Plaintiff previously received instructions about the requirements for his filings, including
the necessity for a certificate of service in accordance with Local Rule 5.1. (See doc. no. 9, p. 4.)
Even if Plaintiff had included a certificate of service, the motion to compel also runs afoul of
Local Rule 26.5, about which the Court previously informed Plaintiff:
If Plaintiff wishes to file a motion to compel pursuant to Fed. R. Civ. P. 37, he
should first contact the attorney for the defendant and try to work out the
problem; if Plaintiff proceeds with the motion to compel, he should file a
statement certifying that he has contacted opposing counsel in a good faith
effort to resolve any dispute about discovery. Loc. R. 26.5.
(Id. at 5.)
The duty-to-confer prerequisite is not an empty formality. Merritt v. Marlin Outdoor
Advert. Ltd., CV 410-053, 2010 WL 3667022, at *4 (S.D. Ga. Sept. 15, 2010). Failure to
include such good faith certification, or to make the requisite good faith effort, amounts to a
failure to comply with Federal Rule 37(a)(1) and Local Rule 26.5 and warrants denial of the
discovery motion. See Holloman v. Mail-Well Corp., 443 F.3d 832, 844 (11th Cir. 2006)
(affirming denial of discovery motion based on “a failure to work with the defendants in
good faith” during discovery process); Haynes v. JPMorgan Chase Bank, N.A., 466 F. App’x
763, 765-66 (11th Cir. 2012) (affirming denial of motion to compel where movant failed to
consult in good faith with opponent before filing motion); see also Layfield v. Bill Heard
Chevrolet Co., 607 F.2d 1097, 1099 (5th Cir. 1979)1 (holding that failure to comply with the
Local Rules may result in summary denial of a motion). Accordingly, the Court DENIES
Plaintiff’s motion (doc. no. 36) based on the failure to comply with the service requirement of
Local Rule 5.1 and the good faith requirement of Local Rule 26.5, which incorporates the
requirements of the Federal Rules of Civil Procedure.
1
In Bonner v.

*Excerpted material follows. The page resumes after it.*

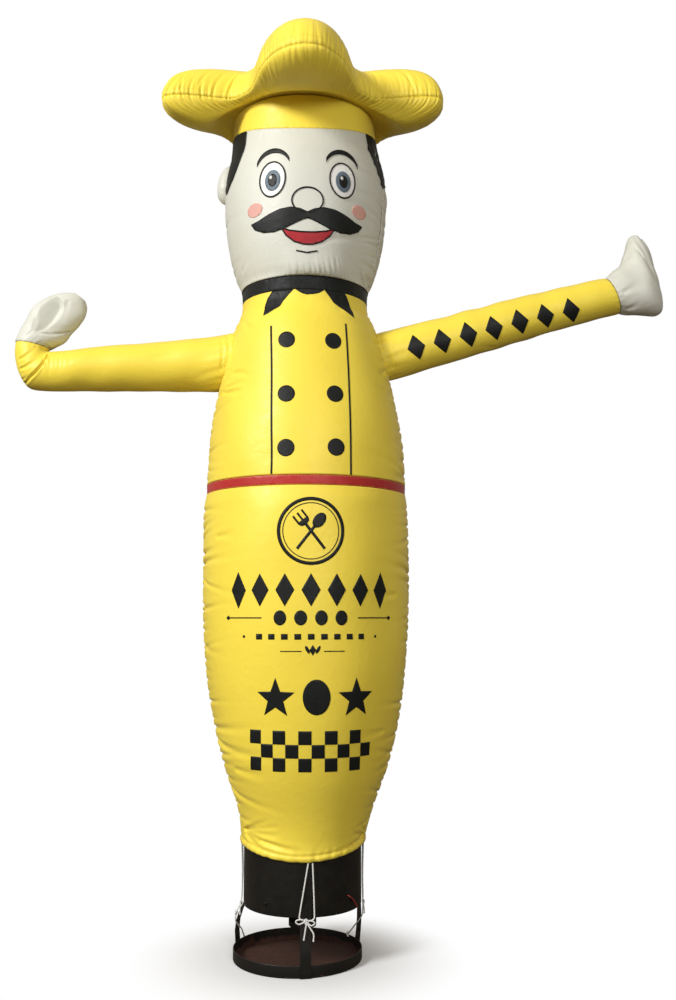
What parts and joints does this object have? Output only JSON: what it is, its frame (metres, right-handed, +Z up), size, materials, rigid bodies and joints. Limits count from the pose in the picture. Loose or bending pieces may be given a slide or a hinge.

City of Prichard, 661 F.2d 1206, 1209 (11th Cir. 1981) (en banc), the
Eleventh Circuit adopted as binding precedent all Fifth Circuit decisions that were handed down
prior to the close of business on September 30, 1981.
2
Although the motion is denied in its current form, the Court is aware these are the
same six discovery requests that Plaintiff first mistakenly sent to the Court, rather than
defense counsel, on March 30, 2017. (See doc. nos. 29, 32.) The instant motion suggests
Plaintiff has agreed to drop several categories of requested production. (See doc. no. 36, p.
2.) The Court is confident the parties can work cooperatively to resolve any remaining
disputes, keeping in mind that even pro se litigants who are proceeding IFP must bear their
own discovery expenses.
While 28 U.S.C. § 1915(a) permits a pauper to commence
litigation without prepayment of the filing fee, “no provision of that statute ‘authorizes courts
to commit federal monies for payment of the necessary expenses in a civil suit brought by an
indigent litigant.’” Doye v. Colvin, CV 408-174, 2009 WL 764980, at * 1 (S.D. Ga. Mar.
23, 2009) (citing Tabron v. Grace, 6 F.3d 147, 158-59 (3d Cir. 1993)); see also Wanninger v.
Davenport, 697 F.2d 992, 994 (11th Cir. 1983) (agreeing that “a prisoner’s right of access to the
court does not include the right of free unlimited access to a photocopying machine . . . .”).
SO ORDERED this 21st day of July, 2017, at Augusta, Georgia.